Bu anlayışı doğrultusunda ilk şiir örneklerini veren Mehmet Emin Yurdakul'dur. Ziya Gökalp'te bu anlayış doğrultusunda diğer şairlere örnek olabilecek şiirler yazıyordu. Bu bağlamda gelişen Milli Edebiyat Dönemi şiir anlayışı şöyle sıralanabilir:

1.Kendilerinden önceki Türk Edebiyatını suni’likle ve taklitçilikle suçlamışlardır.

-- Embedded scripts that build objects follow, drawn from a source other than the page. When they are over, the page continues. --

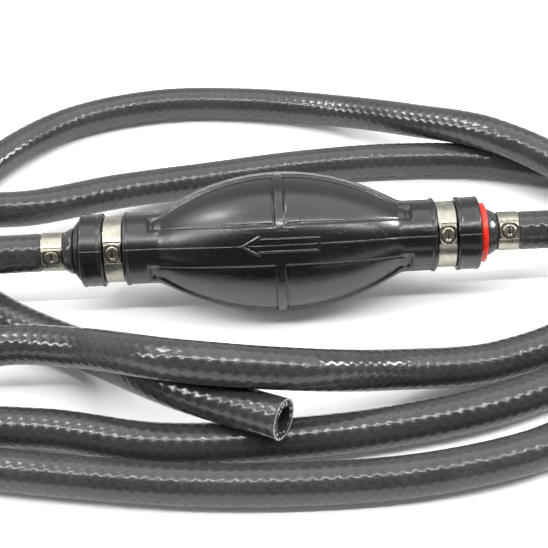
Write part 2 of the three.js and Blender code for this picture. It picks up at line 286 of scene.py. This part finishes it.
def ring_faces(rows, sides, closed):
    """Quads between rings of points. A closed surface also joins its last ring to its first."""
    row = np.arange(rows if closed else rows - 1)[:, None]
    side = np.arange(sides)[None, :]
    here, ahead = row * sides, (row + 1) % rows * sides
    turn = (side + 1) % sides
    return np.stack([here + side, here + turn, ahead + turn, ahead + side], -1).reshape(-1, 4)


def ring_uv(along, sides):
    """Each quad's corners: share of the way round, and distance along in mm. It has no seam."""
    ahead = np.append(along[1:], along[-1])[:, None]
    here = np.asarray(along)[:, None]
    side = np.arange(sides)[None, :] / sides
    shape = (len(along), sides)
    u0, u1 = np.broadcast_to(side, shape), np.broadcast_to(side + 1 / sides, shape)
    v0, v1 = np.broadcast_to(here, shape), np.broadcast_to(ahead, shape)
    corners = [np.stack([u, v], -1) for u, v in ((u0, v0), (u1, v0), (u1, v1), (u0, v1))]
    return np.stack(corners, 2).reshape(-1, 2)


def turned(x, radius, angle):
    """Points round the bulb's axis: x and radius for each ring, and one angle for each side."""
    x, radius, angle = np.broadcast_arrays(x[:, None], radius, angle[None, :])
    return np.stack([x, radius * np.cos(angle), AXIS_Z + radius * np.sin(angle)], -1).reshape(-1, 3)


def smoothstep(value, low, high):
    """0 below low and 1 above high, with a smooth rise between."""
    t = np.clip((value - low) / (high - low), 0, 1)
    return t * t * (3 - 2 * t)


def ridge(distance, half):
    """1 in the middle of a line, falling off smoothly on both sides."""
    return np.exp(-((distance / half) ** 2))


def dense(points, step):
    """The outline's points, with more put in so that none are further apart than step."""
    points = np.array(points, float)
    filled = [points[:1]]
    for start, end in zip(points, points[1:]):
        count = max(1, math.ceil(np.linalg.norm(end - start) / step))
        share = np.arange(1, count + 1)[:, None] / count
        filled.append(start + (end - start) * share)
    return np.vstack(filled)


# ---- materials ----------------------------------------------------------------------------------


class Look:
    """A node material being built: its Principled shader and the nodes that feed it."""

    def __init__(self, name, **values):
        self.tones = TONES[name]
        self.material = bpy.data.materials.new(name)
        self.material.use_nodes = True
        self.tree = self.material.node_tree
        self.shader = self.tree.nodes["Principled BSDF"]
        self.set(**values)

    def plug(self, socket, value):
        if isinstance(value, bpy.types.NodeSocket):
            self.tree.links.new(value, socket)
        else:
            socket.default_value = value

    def set(self, **values):
        for name, value in values.items():
            self.plug(self.shader.inputs[name.replace("_", " ")], value)

    def node(self, kind, *inputs, **settings):
        node = self.tree.nodes.new(kind)
        for name, value in settings.items():
            setattr(node, name, value)
        for place, value in inputs:
            self.plug(node.inputs[place], value)
        return node

    def place(self, stretch=(1, 1, 1)):
        """The object's own coordinates, in metres, stretched."""
        coordinates = self.node("ShaderNodeTexCoord").outputs["Object"]
        mapping = self.node("ShaderNodeMapping", ("Vector", coordinates), ("Scale", stretch))
        return mapping.outputs["Vector"]

    def noise(self, scale, detail, stretch=(1, 1, 1)):
        inputs = (("Vector", self.place(stretch)), ("Scale", scale), ("Detail", detail))
        return self.node("ShaderNodeTexNoise", *inputs).outputs["Fac"]

    def specks(self, scale):
        """The distance to the nearest of many scattered points."""
        inputs = (("Vector", self.place()), ("Scale", scale))
        return self.node("ShaderNodeTexVoronoi", *inputs).outputs["Distance"]

    def math(self, operation, a, b):
        return self.node("ShaderNodeMath", (0, a), (1, b), operation=operation).outputs[0]

    def spread(self, value, low, high, to_low, to_high):
        """value's range from low to high, mapped onto the range from to_low to to_high."""
        inputs = (("Value", value), ("From Min", low), ("From Max", high))
        outputs = (("To Min", to_low), ("To Max", to_high))
        return self.node("ShaderNodeMapRange", *inputs, *outputs).outputs["Result"]

    def paint(self, share):
        """The base colour, from the material's darkest at 0 to its lightest at 1."""
        dark, light = self.tones
        inputs = (("Factor", share), (MIX_FIRST_COLOUR, (*dark, 1)), (MIX_SECOND_COLOUR, (*light, 1)))
        mixed = self.node("ShaderNodeMix", *inputs, data_type="RGBA")
        self.set(Base_Color=mixed.outputs[MIX_RESULT_COLOUR])

    def gloss(self, value, lowest, highest):
        """The roughness, following a noise from its usual lowest to its usual highest."""
        self.set(Roughness=self.spread(value, *NOISE_RANGE, lowest, highest))

    def bump(self, height, distance, strength, under=None):
        inputs = [("Height", height), ("Distance", distance), ("Strength", strength)]
        if under is not None:
            inputs.append(("Normal", under))
        return self.node("ShaderNodeBump", *inputs).outputs["Normal"]


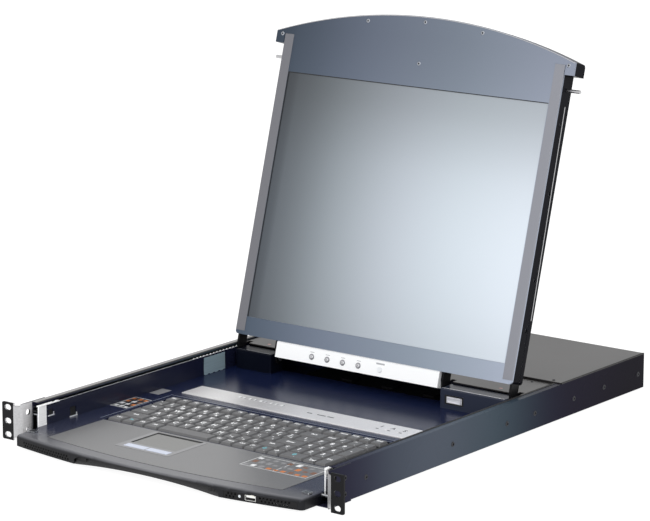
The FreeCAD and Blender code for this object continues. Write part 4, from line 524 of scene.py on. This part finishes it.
# A bare stiffening plate is riveted inside each wall before the hinges, and the release strap of
# the slide lies on the front of the wall. Over the plate the slide's ball retainer shows.
straps, plates, retainers, chain = [], [], [], []
for side in (-1, 1):
    x0, x1 = sorted((side * (wall_in - 0.0014), side * wall_out))
    straps.append(((x0, 0.018, high.z), (x1, 0.050, high.z + 0.0007)))
    for n in range(3):
        straps.append(((x0, 0.026 + 0.009 * n, high.z + 0.0007), (x1, 0.030 + 0.009 * n, high.z + 0.0013)))
    x0, x1 = sorted((side * (wall_in - 0.0006), side * wall_in))
    plates.append(((x0, 0.307, -0.0055), (x1, 0.346, high.z - 0.0022)))
    for n in range(4):
        plates.append(((x0, 0.3085 + 0.0095 * n, -0.0062), (x1, 0.3135 + 0.0095 * n, -0.0055)))
    x0, x1 = sorted((side * (wall_out - 0.0004), side * (wall_out + 0.0012)))
    retainers.append(((x0, 0.286, high.z - 0.0016), (x1, 0.372, high.z - 0.0004)))
    chain += [(side * (wall_out + 0.0004), 0.290 + 0.0062 * n, high.z) for n in range(14)]
sheet_piece("slide_release_straps", straps, bracket_zinc, "tray")
plate_blue = bare_metal("plate_blue", (0.36, 0.48, 0.54), 0.38, turn=1.0, metallic=0.35)
sheet_piece("wall_stiffeners", plates, plate_blue, "tray")
sheet_piece("ball_retainers", retainers, slide_black, "tray")
grown("retainer_balls", ball_tree, {"Radius": 0.0010}, chain, [(0, 0, 1)] * len(chain), "tray")

# A black strip along the inner edge of both top flanges of the chassis is a painted shade.
flange_shades = []
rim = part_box("slide_outer_right")[1].x + 0.0012
for side in (-1, 1):
    x0, x1 = sorted((side * (rim - 0.0105), side * (rim - 0.0072)))
    flange_shades.append(((x0, 0.0205, 0.0206), (x1, 0.446, 0.0209)))
sheet_piece("flange_shade_strips", flange_shades, black_card, "chassis")


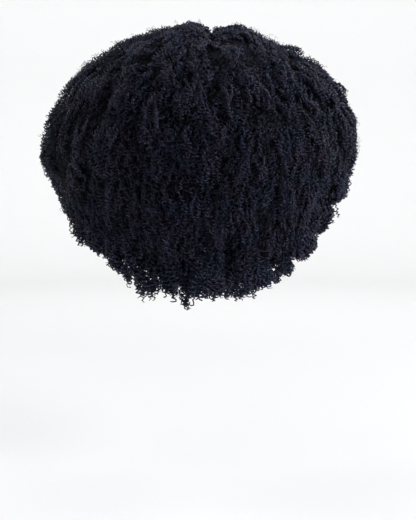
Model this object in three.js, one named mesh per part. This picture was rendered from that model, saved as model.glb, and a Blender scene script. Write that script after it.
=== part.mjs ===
import * as THREE from 'three';

// Half wig: short, full, coily hair on a cap that is open at the front and below.
// Millimetres, Z up. The wearer faces +Y, and the wearer's right is +X.
// The origin is the highest point of the cap's inside.
// A turn is an angle about Z: 0 at the back, 90 at the wearer's right, 180 in front.

// Cap, inside sizes
const capWidth = 152;
const capLength = 194;
const capDepth = 105; // from the crown down to the widest level
const capWall = 1.5;
const capColumns = 40;
const capRings = 11;

// How far down the cap reaches, as an angle from the crown, the same on both sides
const capEdge = [
  { turn: 0, angle: 133 },
  { turn: 50, angle: 124 },
  { turn: 90, angle: 101 },
  { turn: 135, angle: 50 },
  { turn: 180, angle: 36 },
];

// Sewn pieces lie this far apart, which leaves room for the flats between their points
const seamGap = 1;
const bandWidth = 14;
const bandThickness = 1.2;

// Combs on the band, with the spine along the edge and the teeth towards the crown
const combWidth = 38;
const combSpine = 5;
const combThickness = 1.4;
const toothLength = 15;
const toothWidth = 2.2;
const teeth = 8;
const combInset = 4; // from the cap's edge to the spine
const combs = [
  { name: 'comb_nape', turn: 0 },
  { name: 'comb_right', turn: 90 },
  { name: 'comb_front', turn: 180 },
  { name: 'comb_left', turn: 270 },
];

// Outer form of the hair, measured from the parting
const partOffset = 5; // the parting lies to the wearer's right of the middle
const reachLeft = 179;
const reachRight = 157;
const reachBack = 168;
const reachFront = 118;
const riseLeft = 48; // above the inside of the cap's top, left of the parting
const riseRight = 45;
const widestDrop = 88; // below the inside of the cap's top
const hairDrop = 236; // the longest locks, at the nape
const slopeLeft = 1.1; // how far the top falls away to each side: 1 would be round
const slopeRight = 1.2;
const slopeMiddle = 1.1;
const taper = 0.36; // share of the reach lost from the widest level to the longest locks
const taperPower = 1.2;

// The hem rises from the nape to the brow: shares of hairDrop on each side, and how far
// the locks of the lowest row, under the cap's edge, hang below a straight line to the hem
const hem = [
  { turn: 0, left: 1.0, right: 1.0, hang: 0.12 },
  { turn: 30, left: 0.97, right: 0.96, hang: 0.12 },
  { turn: 45, left: 0.91, right: 0.89, hang: 0.11 },
  { turn: 60, left: 0.82, right: 0.78, hang: 0.1 },
  { turn: 90, left: 0.63, right: 0.61, hang: 0.09 },
  { turn: 135, left: 0.41, right: 0.41, hang: 0.07 },
  { turn: 180, left: 0.3, right: 0.3, hang: 0.05 },
];

// Rows of hair from the crown down. A row's root is the share of the way from the crown
// to the cap's edge where its backing starts, and its droop is how much lower the locks end.
const rows = [
  { name: 'hair_crown', root: 0, droop: 0, locks: 22 },
  { name: 'hair_row_upper', root: 0.24, droop: 0.17, locks: 26 },
  { name: 'hair_row_middle', root: 0.42, droop: 0.17, locks: 28 },
  { name: 'hair_row_lower', root: 0.6, droop: 0.16, locks: 30 },
  { name: 'hair_row_nape', root: 0.77, droop: 0.13, locks: 32 },
];
const underRows = { root: 1, droop: 0, free: true }; // nothing lies below the lowest row
const droopPower = 4; // the locks stand away from the cap first, then fall along the form
const bends = [0, 0.4, 0.65, 0.8]; // depths at which the side of a row bends
const rowGap = 2; // between two rows at their roots
const hemGap = 6; // between the locks' ends and the row below
const tuck = 0.05; // a row's top lies this share of the hair's depth under the row above
const valleyDepth = 0.115; // the furrow between two locks, as a share of the hair's depth
const lockUnevenness = 0.25; // of a lock's width, and of the furrow's depth
const hangNotch = 0.8; // share of the hang that is missing between two locks of the lowest row
const partDepth = 13; // the parting at the crown
const partReach = 0.1; // share of the way down to which the parting runs at its full depth

const hairColour = '#14131a';

function radians(degrees) {
  return (degrees * Math.PI) / 180;
}

// Reads a column of a table by a smooth curve through its rows, level at both ends
function readTable(table, column, turn) {
  let i = 0;
  while (i < table.length - 2 && turn > table[i + 1].turn) {
    i += 1;
  }
  const slope = (k) => {
    if (k === 0 || k === table.length - 1) {
      return 0;
    }
    return (table[k + 1][column] - table[k - 1][column]) / (table[k + 1].turn - table[k - 1].turn);
  };
  const span = table[i + 1].turn - table[i].turn;
  const u = (turn - table[i].turn) / span;
  const rise = table[i + 1][column] - table[i][column];
  const bend = u * (1 - u);
  const level = table[i][column] + rise * (3 * u * u - 2 * u * u * u);
  return level + bend * span * ((1 - u) * slope(i) - u * slope(i + 1));
}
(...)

2.Diğer edebi alanlarda sosyal içerikle yazan Millî edebiyatçılar şiiri bunun dışında tutmuşlar, şiiri estetik bir haz vasıtası olarak görmüşlerdir. Şiirde bireyseldirler.(Ziya Gökalp –Mehmet Emin dışında)

3.Aruzun yerine daha sonraları hece ölçüsünü halk şiiri nazım şekillerini, Osmanlıcanın yerine de sade Türkçeyi kullandılar. Ancak bu dönemde dil -vezin ikiliği genel özelliktir.

4.Şairlerin millileşmeden anladıkları da farklıdır.

       a.  Mehmet Emin Yurdakul ve Ziya Gökalp millileşmeden eski Türk Tarihine, destanlara efsanelere dönüşü anlar.

       b. Yahya Kemal-Enis Behiç Osmanlının parlak devirlerine dönüşü anlar.

       c.  Rıza Tevfik-Faruk Nafiz-Orhan Seyfi-Yusuf Ziya ise millileşmeyi halk diline dönüş olarak anlar.

5.Bu dönem şairlerinde millileşme ile ilgili görüşleri doğrultusunda konu çeşitliliğini de görürüz. Gene de çoğunlukla bireyseldirler.

6.1917 yılında kurulan Şairler Derneği de bu görüş farklılıklarını gideremedi ancak şiirde konuşma dilinin kullanılmasını ve hece ölçüsünün kullanımını üyelerine tavsiye etti.

7.1917 sonrasında hece ölçüsüyle ve konuşma diliyle Türkçenin en güzel örnekleri ortaya kondu. Bunda “Hecenin Beş Şairi-Beş Hececilerin büyük rolü olmuştur.

       Şiirde hece ölçüsünün ve konuşma dilinin yaygınlaşmasında büyük katkıları olan ve Hecenin Beş Şairi olarak bilinen Faruk Nafiz Çamlıbel, Yusuf Ziya Ortaç, Orhan Seyfi Orhon, Halit Fahri Ozansoy ve Enis Behiç Koryürek de Milli Edebiyat hareketinin önde gelen şairleri kabul edilir. Akımın öbür şairleri arasında İbrahim Alaaddin Gövsa, Kemalettin Kamu, Mithat Cemal Kuntay, Necip Fazıl Kısakürek ve Ömer Bedrettin Uşaklı sayılabilir.